** Begin **

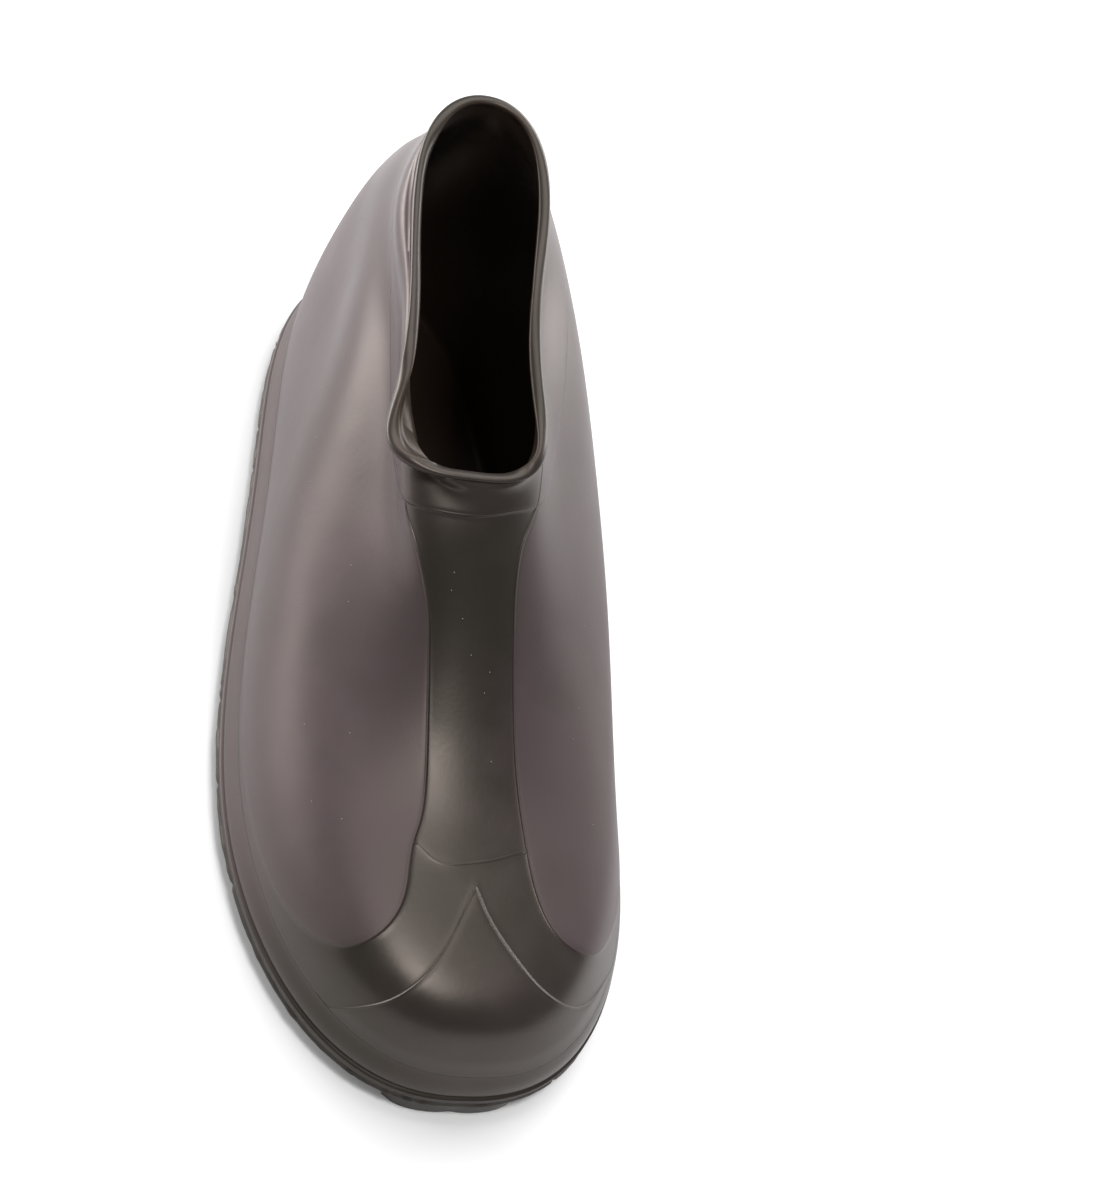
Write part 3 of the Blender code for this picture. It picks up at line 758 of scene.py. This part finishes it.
def place_copies(name, shape_mesh, places, turns_deg, material):
    """Copies of one shape at given points, each turned about Z, made with Geometry Nodes."""
    shape = bpy.data.objects.new(name + "_shape", shape_mesh)
    guide = bpy.data.meshes.new(name + "_places")
    guide.from_pydata([tuple(p) for p in places], [], [])
    set_attribute(guide, "turn", [radians(d) for d in turns_deg])
    tree = bpy.data.node_groups.new(name, "GeometryNodeTree")
    tree.interface.new_socket("Geometry", in_out="INPUT", socket_type="NodeSocketGeometry")
    tree.interface.new_socket("Shape", in_out="INPUT", socket_type="NodeSocketObject")
    tree.interface.new_socket("Rubber", in_out="INPUT", socket_type="NodeSocketMaterial")
    tree.interface.new_socket("Geometry", in_out="OUTPUT", socket_type="NodeSocketGeometry")
    nodes = tree.nodes
    start = nodes.new("NodeGroupInput")
    end = nodes.new("NodeGroupOutput")
    points = nodes.new("GeometryNodeMeshToPoints")
    info = nodes.new("GeometryNodeObjectInfo")
    angle = nodes.new("GeometryNodeInputNamedAttribute")
    angle.data_type = "FLOAT"
    angle.inputs["Name"].default_value = "turn"
    combine = nodes.new("ShaderNodeCombineXYZ")
    instance = nodes.new("GeometryNodeInstanceOnPoints")
    real = nodes.new("GeometryNodeRealizeInstances")
    paint = nodes.new("GeometryNodeSetMaterial")
    link = tree.links.new
    link(start.outputs["Geometry"], points.inputs["Mesh"])
    link(points.outputs["Points"], instance.inputs["Points"])
    link(start.outputs["Shape"], info.inputs["Object"])
    link(info.outputs["Geometry"], instance.inputs["Instance"])
    link(angle.outputs["Attribute"], combine.inputs["Z"])
    link(combine.outputs["Vector"], instance.inputs["Rotation"])
    link(instance.outputs["Instances"], real.inputs["Geometry"])
    link(real.outputs["Geometry"], paint.inputs["Geometry"])
    link(start.outputs["Rubber"], paint.inputs["Material"])
    link(paint.outputs["Geometry"], end.inputs["Geometry"])

    carrier = bpy.data.objects.new(name + "_carrier", guide)
    bpy.context.scene.collection.objects.link(carrier)
    bpy.context.scene.collection.objects.link(shape)
    modifier = carrier.modifiers.new(name, "NODES")
    modifier.node_group = tree
    sockets = {s.name: s.identifier for s in tree.interface.items_tree if s.in_out == "INPUT"}
    modifier[sockets["Shape"]] = shape
    modifier[sockets["Rubber"]] = material
    bpy.context.view_layer.update()
    evaluated = carrier.evaluated_get(bpy.context.evaluated_depsgraph_get())
    mesh = bpy.data.meshes.new_from_object(evaluated)
    mesh.name = name
    carrier.modifiers.clear()
    bpy.data.objects.remove(carrier)
    bpy.data.objects.remove(shape)
    face_outwards(mesh)
    return add_object(name, mesh, material, 50)


def make_specks(shift, material):
    """A few pale crumbs of bloom that cling to the side panels and the tongue."""
    rng = np.random.default_rng(5)
    turn = [*rng.uniform(45, 138, 22), *rng.uniform(222, 300, 14), *rng.uniform(170, 192, 7)]
    height = [*rng.uniform(0.16, 0.62, 36), *rng.uniform(0.46, 0.76, 7)]
    places = []
    for angle, t in zip(turn, height):
        point, normal = wall_grid(np.array([radians(angle)]), [t])
        stand = TONGUE_RELIEF if 165 < angle < 195 else PANEL_RELIEF
        places.append(tuple(point[0, 0] + normal[0, 0] * stand * MM + shift))
    bm = bmesh.new()
    bmesh.ops.create_icosphere(bm, subdivisions=1, radius=0.00020)
    mesh = bpy.data.meshes.new("speck_shape")
    bm.to_mesh(mesh)
    bm.free()
    return place_copies("bloom_specks", mesh, places, [0] * len(places), material)


def make_edge_cleats(shift, material):
    reach = TRIM_REACH - CLEAT_EDGE_INSET
    places, angles = [], []
    for i in range(CLEAT_COUNT):
        y = -FIRST_CLEAT_Y - i * CLEAT_PITCH
        outer_x, inner_x = outline_x(y - CLEAT_WIDTH / 3, reach)
        places.extend([(outer_x + shift[0], y + shift[1], 0.0), (inner_x + shift[0], y + shift[1], 0.0)])
        angles.extend([0, 180])
    return place_copies("edge_cleats", half_round(), places, angles, material)


def make_studs(shift, material):
    reach = TRIM_REACH - CLEAT_EDGE_INSET
    places = []
    for i in range(CLEAT_COUNT):
        y = -FIRST_CLEAT_Y - i * CLEAT_PITCH
        outer_x, inner_x = outline_x(y - CLEAT_WIDTH / 3, reach)
        places.append(((outer_x + inner_x) / 2 + shift[0], y + shift[1], 0.0))
    return place_copies("middle_studs", hexagon(), places, [0] * CLEAT_COUNT, material)


def block_outline(edge_x, y, inwards):
    side = BLOCK_WIDTH / 2
    corner = edge_x + inwards * (BLOCK_LENGTH - side)
    far = edge_x + inwards * BLOCK_LENGTH
    return ((edge_x, y - side), (corner, y - side), (far, y - side / 2),
            (far, y + side / 2), (corner, y + side), (edge_x, y + side))


def make_blocks(shift, material):
    """The two faceted blocks, the toe lug and the ribs of the heel."""
    reach = TRIM_REACH - CLEAT_EDGE_INSET
    top = TREAD_DEPTH + CLEAT_SINK
    y = -FIRST_CLEAT_Y + CLEAT_PITCH + (BLOCK_WIDTH - CLEAT_WIDTH) / 2
    outer_x, inner_x = outline_x(y, reach)
    shapes = [
        prism("block", block_outline(outer_x, y, 1), 0.0, top, LUG_TAPER, 0.0004),
        prism("block", block_outline(inner_x, y, -1), 0.0, top, LUG_TAPER, 0.0004),
    ]
    reach = TRIM_REACH - TOE_LUG_INSET
    outline = plan_outline(turns(AROUND), reach, 0.0)
    middle = float(outline[np.argmin(outline[:, 1]), 0])
    half = TOE_LUG_WIDTH / 2
    steps = middle + half * np.linspace(-1, 1, 17)
    front = [(x, outline_y(x, reach) + 0.0020 * abs((x - middle) / half) ** 8) for x in steps]
    back = max(front[0][1], front[-1][1]) + 0.4 * TOE_LUG_DEPTH
    outline = (*front, (middle + 0.8 * half, back), (middle - 0.8 * half, back))
    shapes.append(prism("toe", outline, 0.0, top, LUG_TAPER, 0.0004))

    outline = plan_outline(turns(720), TRIM_REACH - HEEL_INSET, 0.0)
    end = float(outline[:, 1].max())
    breast = end - HEEL_LENGTH
    pitch = HEEL_LENGTH / (GROOVE_COUNT + 1)
    for i in range(GROOVE_COUNT + 1):
        low = breast if i == 0 else breast + i * pitch + GROOVE_WIDTH / 2
        high = end if i == GROOVE_COUNT else breast + (i + 1) * pitch - GROOVE_WIDTH / 2
        shapes.append(heel_slice(low, high, end, 0.0))
    shapes.append(heel_slice(breast + 0.0003, end, end, GROOVE_DEPTH, 0.0003))
    bm = bmesh.new()
    for mesh in shapes:
        bm.from_mesh(mesh)
        bpy.data.meshes.remove(mesh)
    mesh = bpy.data.meshes.new("tread_blocks")
    bm.to_mesh(mesh)
    bm.free()
    for vertex in mesh.vertices:
        vertex.co += Vector(shift)
    return add_object("tread_blocks", mesh, material, 50)


def heel_slice(low, high, end, floor_z, inset=0.0):
    """One rib of the heel between two heights of y, following the outline."""
    reach = TRIM_REACH - HEEL_INSET - inset
    stop = min(high, end - 0.0002)
    levels = low + (stop - low) * np.sin(np.linspace(0, pi / 2, 14))
    pairs = [outline_x(y, reach) for y in levels]
    outline = [(pair[0], y) for pair, y in zip(pairs, levels)]
    outline += [(pair[1], y) for pair, y in reversed(list(zip(pairs, levels)))]
    soften = 0.0004 if floor_z == 0.0 else 0.0
    return prism("rib", outline, floor_z, TREAD_DEPTH + CLEAT_SINK, 0.0, soften)


# Build
def find_shift():
    """The CAD part is centred on its box; the same move for the meshes made here."""
    low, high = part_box("upper")
    points, _ = wall_grid(turns(60), [0.0, 0.05, 0.11, 0.17, 0.23, 0.30])
    flat = points.reshape(-1, 3)
    x = (low.x + high.x) / 2 - (flat[:, 0].min() + flat[:, 0].max()) / 2
    y = (low.y + high.y) / 2 - (flat[:, 1].min() + flat[:, 1].max()) / 2
    return np.array([x, y, 0.0])


SHIFT = find_shift()
# Satin olive-brown, with duller mauve bloom on the side panels and a polish near the opening
UPPER_RUBBER = rubber("moulded_natural_rubber_upper", "#201d17", "#43383b", 0.36, relief=True)
# The same rubber and colours, so that the band runs into the wall without a break
FOXING_RUBBER = rubber("moulded_natural_rubber_foxing", "#201d17", "#43383b", 0.36, relief=False)
# Pressed in a harder mix: darker and more matt than the upper
SOLE_RUBBER = rubber("moulded_natural_rubber_outsole", "#211f1d", "#2f2b2a", 0.52, relief=False)

upper = make_upper(SHIFT, UPPER_RUBBER)
foxing = make_foxing(SHIFT, FOXING_RUBBER)
plate = make_plate(SHIFT, SOLE_RUBBER)
cleats = make_edge_cleats(SHIFT, SOLE_RUBBER)
studs = make_studs(SHIFT, SOLE_RUBBER)
blocks = make_blocks(SHIFT, SOLE_RUBBER)
# Crumbs of wax bloom: pale matt points that catch the eye on the dark rubber
specks = make_specks(SHIFT, plain("pale_bloom_crumbs", "#8f8884", 0.8))
for piece in (upper, foxing, plate, cleats, studs, blocks, specks):
    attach(piece, "root")
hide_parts("upper")
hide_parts("foxing")
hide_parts("outsole")


# Floor, light and camera
def make_floor():
    mesh = bpy.data.meshes.new("studio_floor")
    half = 4.0
    corners = [(-half, -half, 0), (half, -half, 0), (half, half, 0), (-half, half, 0)]
    mesh.from_pydata(corners, [], [(0, 1, 2, 3)])
    return add_object("studio_floor", mesh, plain("pale_studio_board", "#fafafa", 0.9))


def area_light(name, position, target, size, watts, height):
    data = bpy.data.lights.new(name, "AREA")
    data.shape = "RECTANGLE"
    data.size = size
    data.size_y = height
    data.energy = watts
    lamp = bpy.data.objects.new(name, data)
    away = Vector(target) - Vector(position)
    lamp.matrix_world = Matrix.Translation(position) @ away.to_track_quat("-Z", "Y").to_matrix().to_4x4()
    bpy.context.scene.collection.objects.link(lamp)
    return lamp


def make_camera():
    """The photograph's view: turned 33 degrees from the toe, 50 above, rolled 32."""
    turn, tilt, roll = radians(-32.76), radians(49.99), radians(32.4)
    back = Vector((sin(turn) * cos(tilt), -cos(turn) * cos(tilt), sin(tilt)))
    level = Vector((cos(turn), sin(turn), 0))
    upright = back.cross(level)
    right = cos(roll) * level + sin(roll) * upright
    up = -sin(roll) * level + cos(roll) * upright
    data = bpy.data.cameras.new("photo_camera")
    data.sensor_fit = "VERTICAL"
    data.sensor_height = 36.0
    data.lens = 66.0
    camera = bpy.data.objects.new("photo_camera", data)
    rotation = Matrix((right, up, back)).transposed().to_4x4()
    camera.matrix_world = Matrix.Translation((-0.2041, -0.3834, 0.5815)) @ rotation
    bpy.context.scene.collection.objects.link(camera)
    bpy.context.scene.camera = camera
    return camera


floor = make_floor()
target = (0.0, 0.0, 0.05)
area_light("top_softbox", (0.0, -0.31, 1.15), target, 0.30, 6, height=0.30)
area_light("back_softbox", (0.15, 0.75, 1.4), target, 1.2, 14, height=1.2)
area_light("left_softbox", (-1.18, 0.95, 0.28), target, 1.3, 30, height=0.5)
area_light("right_softbox", (1.10, 0.92, 0.38), target, 1.2, 17, height=0.6)
make_camera()
world = bpy.data.worlds.new("studio")
world.use_nodes = True
world.node_tree.nodes["Background"].inputs[0].default_value = linear("#ffffff")
world.node_tree.nodes["Background"].inputs[1].default_value = 0.30
bpy.context.scene.world = world
bpy.context.scene.view_settings.view_transform = "Standard"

** End **

Report only the number of lines in the listing that contain the word "piece".

2